What is so special about special tokens?

I am not sure if anyone can help to answer this here but I cannot seems to be able to find an answer from anywhere:
what exactly is the difference between “token” and a “special token”?

I understand the following:

  • what is a typical token
  • what is a typical special token: MASK, UNK, SEP, etc
  • when do you add a token (when you want to expand your vocab)

What I don’t understand is, under what kind of capacity will you want to create a new special token, any examples what we need it for and when we want to create a special token other than those default special tokens? If an example uses a special token, why can’t a normal token achieve the same objective?

tokenizer.add_tokens(['[EOT]'], special_tokens=True)

And I also dont quite understand the following description in the source documentation.
what difference does it do to our model if we set add_special_tokens to False?

add_special_tokens (bool, optional, defaults to True) — Whether or not to encode the sequences with the special tokens relative to their model.

As per the docs here

image

It means if you have added token = EOT then suppose your string contains eot i am here then eot will be treated differently if its special token.

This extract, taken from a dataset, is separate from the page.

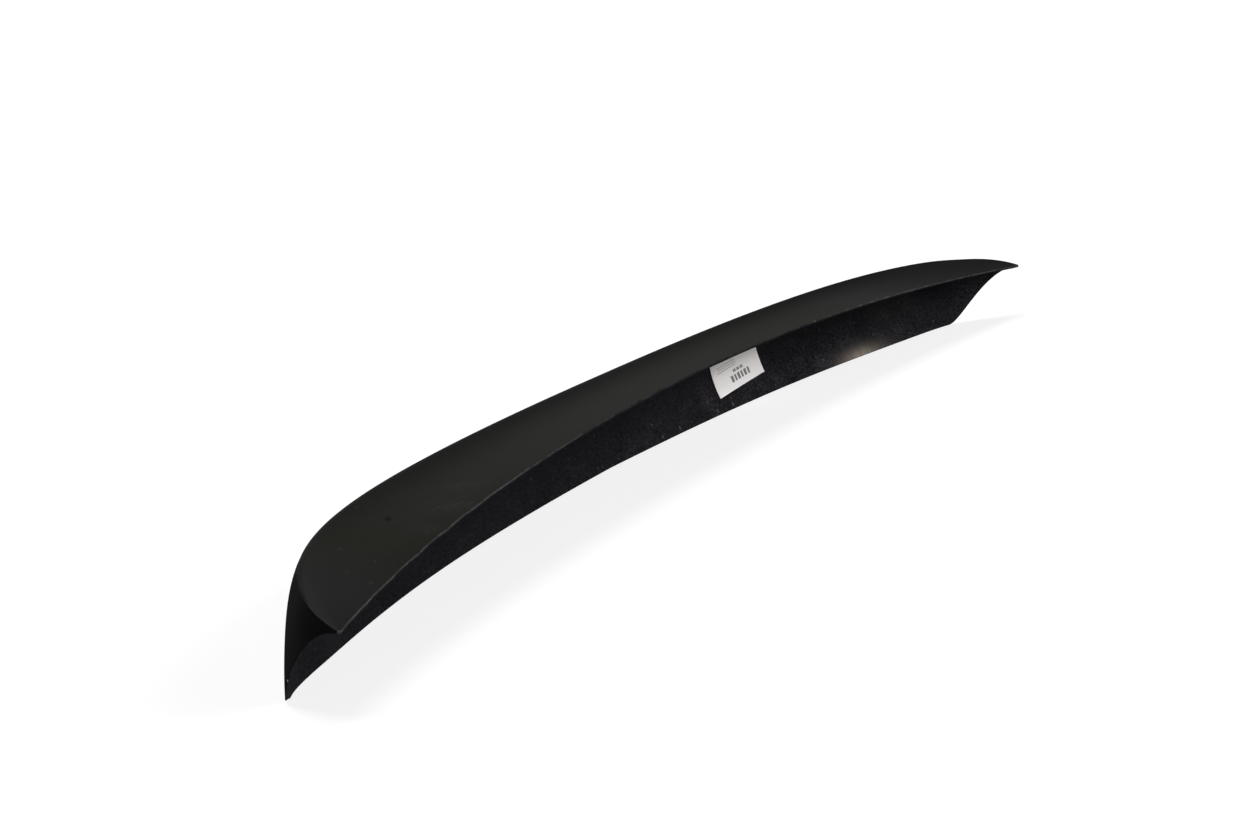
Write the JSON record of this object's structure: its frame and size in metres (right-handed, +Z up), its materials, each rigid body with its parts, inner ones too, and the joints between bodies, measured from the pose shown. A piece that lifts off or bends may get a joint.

For example, this is how it tooks

and also about first question, I dont have much idea as I never used add_tokens functionality (the work I do is mostly on NLP and here the default special tokens are enough)

interesting, in the above example, the word eot got splitted into two tokens despite EOT being a special token, does it mean that special tokens are case sensitive?

yeah. For special tokens there will no processing (like lowercase etc) so eot will be splitted but EOT will not be splitted.